Of Ma’Khia, we have this shard that feels important, though we don’t know exactly how or where it fits. She was in foster care. Relatives describe her as an affectionate and loving person with hopes of being restored to her mother’s custody. Even so, any path to foster care is traumatic.

It is to the credit of Ohio Gov. Mike DeWine (R) and the state legislature that improving Ohio’s foster care system has been a priority in recent years. But it has been a priority because foster care in Ohio — like foster care virtually everywhere — falls far short of the needs of its clients.

And while we don’t know the specific needs of this particular child, we know that in 2018, in Franklin County, where Columbus is the seat, nearly 14,000 reports of children in crisis were received. Of those, some 6,000 involved reported physical abuse, more than 2,700 involved neglect, 1,349 involved reported sexual abuse and 1,500 involved multiple offenses.
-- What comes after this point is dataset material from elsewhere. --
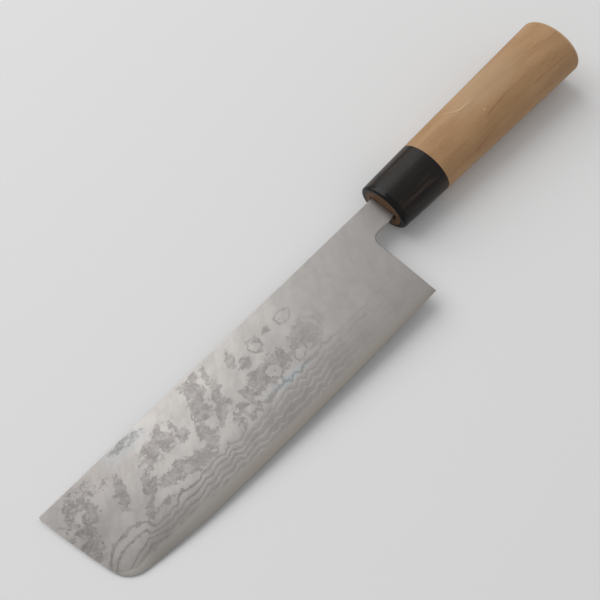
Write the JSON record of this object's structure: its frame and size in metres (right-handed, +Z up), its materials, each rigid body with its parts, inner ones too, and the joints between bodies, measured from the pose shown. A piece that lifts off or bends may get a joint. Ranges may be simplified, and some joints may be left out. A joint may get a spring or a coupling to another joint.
{
  "type": "nakiri knife",
  "caption": "Square-tipped Japanese vegetable knife lying on its side: three-layer damascus blade, tang set in a round-backed wooden handle, horn ferrule.",
  "frame": {"origin": "on the table, under the middle of the whole knife as it lies on its right side", "axes": "+X from the tip to the butt, +Y from the cutting edge to the spine, +Z up, out of the blade's left face; the knife lies as it comes to rest, with its tip a little lower than its butt"},
  "size_m": [0.2912, 0.0546, 0.0251],
  "materials": {
    "core_steel": "satin ground carbon steel, plain",
    "cladding": "satin, etched damascus layers",
    "handle_wood": "bare, finely sanded magnolia",
    "horn": "polished dark buffalo horn",
    "bedding_resin": "set dark resin"
  },
  "bodies": {
    "root": {"core_steel": "core_steel", "cladding_left": "cladding", "cladding_right": "cladding", "handle": "handle_wood", "ferrule": "horn", "tang_bedding": "bedding_resin"}
  },
  "joints": []
}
The numbers were rising, according to social workers, as a result of the epidemic of opioid addiction among parents.

That same collection of statistics, courtesy of the Ohio government, tells us that 183 children in Franklin County “aged out” of foster care in 2018. That works out to a new 18-year-old leaving an injured childhood for an unwelcoming future every other day in just this one Ohio county.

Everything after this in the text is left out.